**YOUR OBJECTIVE**
All of the data below should be written out exactly.

**DATASET SECTION**
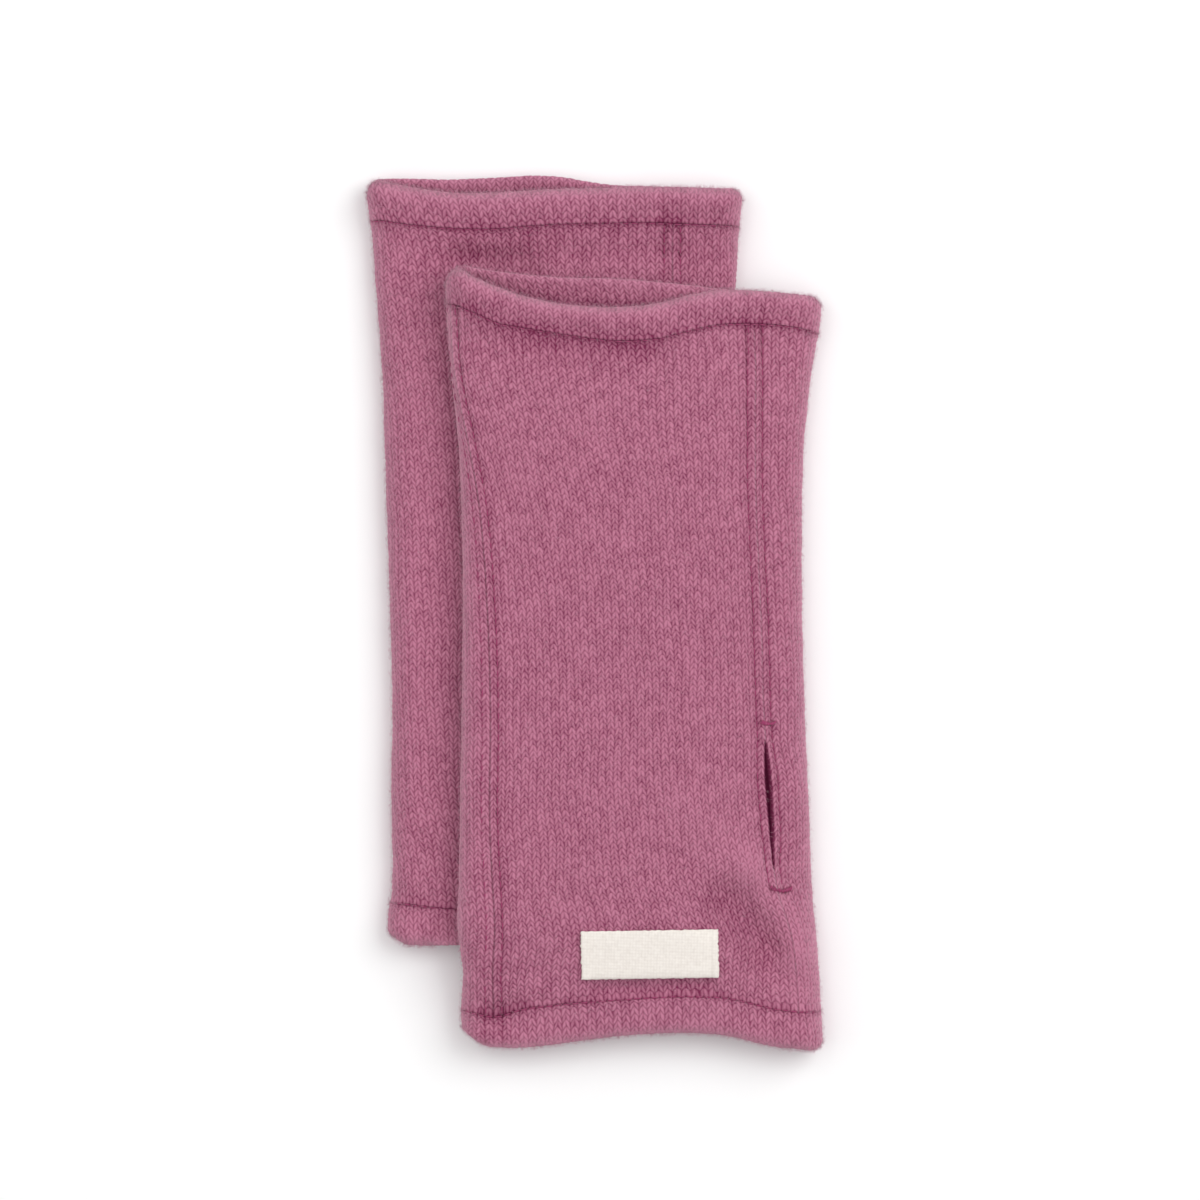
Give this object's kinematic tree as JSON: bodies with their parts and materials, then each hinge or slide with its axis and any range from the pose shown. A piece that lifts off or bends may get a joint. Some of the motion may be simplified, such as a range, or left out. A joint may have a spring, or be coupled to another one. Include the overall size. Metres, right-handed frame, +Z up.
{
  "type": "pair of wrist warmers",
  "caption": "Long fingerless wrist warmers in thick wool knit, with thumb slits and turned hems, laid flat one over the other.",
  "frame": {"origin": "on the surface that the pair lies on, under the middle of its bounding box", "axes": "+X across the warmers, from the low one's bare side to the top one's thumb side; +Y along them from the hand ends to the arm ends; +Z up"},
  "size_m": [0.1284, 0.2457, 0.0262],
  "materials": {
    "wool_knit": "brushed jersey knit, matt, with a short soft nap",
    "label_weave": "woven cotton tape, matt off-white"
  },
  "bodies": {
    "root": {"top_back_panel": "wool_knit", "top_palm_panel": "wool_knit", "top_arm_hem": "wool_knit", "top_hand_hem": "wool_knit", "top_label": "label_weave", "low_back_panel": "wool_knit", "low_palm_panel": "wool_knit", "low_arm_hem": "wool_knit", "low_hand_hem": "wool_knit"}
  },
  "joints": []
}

**FINAL RESULT**
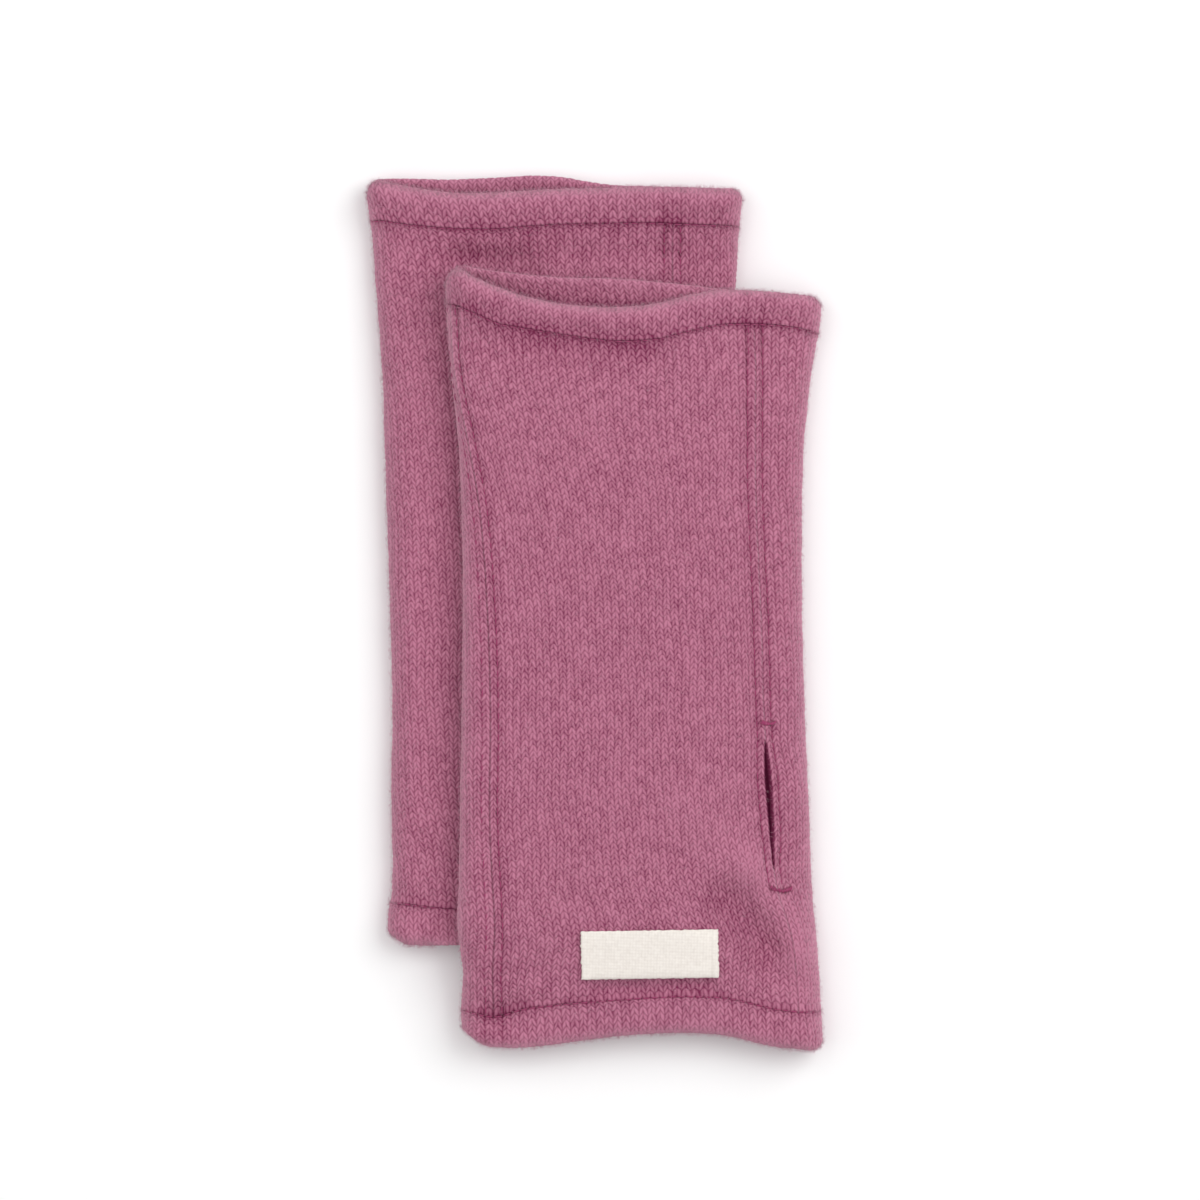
Give this object's kinematic tree as JSON: bodies with their parts and materials, then each hinge or slide with its axis and any range from the pose shown. A piece that lifts off or bends may get a joint. Some of the motion may be simplified, such as a range, or left out. A joint may have a spring, or be coupled to another one. Include the overall size. Metres, right-handed frame, +Z up.
{
  "type": "pair of wrist warmers",
  "caption": "Long fingerless wrist warmers in thick wool knit, with thumb slits and turned hems, laid flat one over the other.",
  "frame": {"origin": "on the surface that the pair lies on, under the middle of its bounding box", "axes": "+X across the warmers, from the low one's bare side to the top one's thumb side; +Y along them from the hand ends to the arm ends; +Z up"},
  "size_m": [0.1284, 0.2457, 0.0262],
  "materials": {
    "wool_knit": "brushed jersey knit, matt, with a short soft nap",
    "label_weave": "woven cotton tape, matt off-white"
  },
  "bodies": {
    "root": {"top_back_panel": "wool_knit", "top_palm_panel": "wool_knit", "top_arm_hem": "wool_knit", "top_hand_hem": "wool_knit", "top_label": "label_weave", "low_back_panel": "wool_knit", "low_palm_panel": "wool_knit", "low_arm_hem": "wool_knit", "low_hand_hem": "wool_knit"}
  },
  "joints": []
}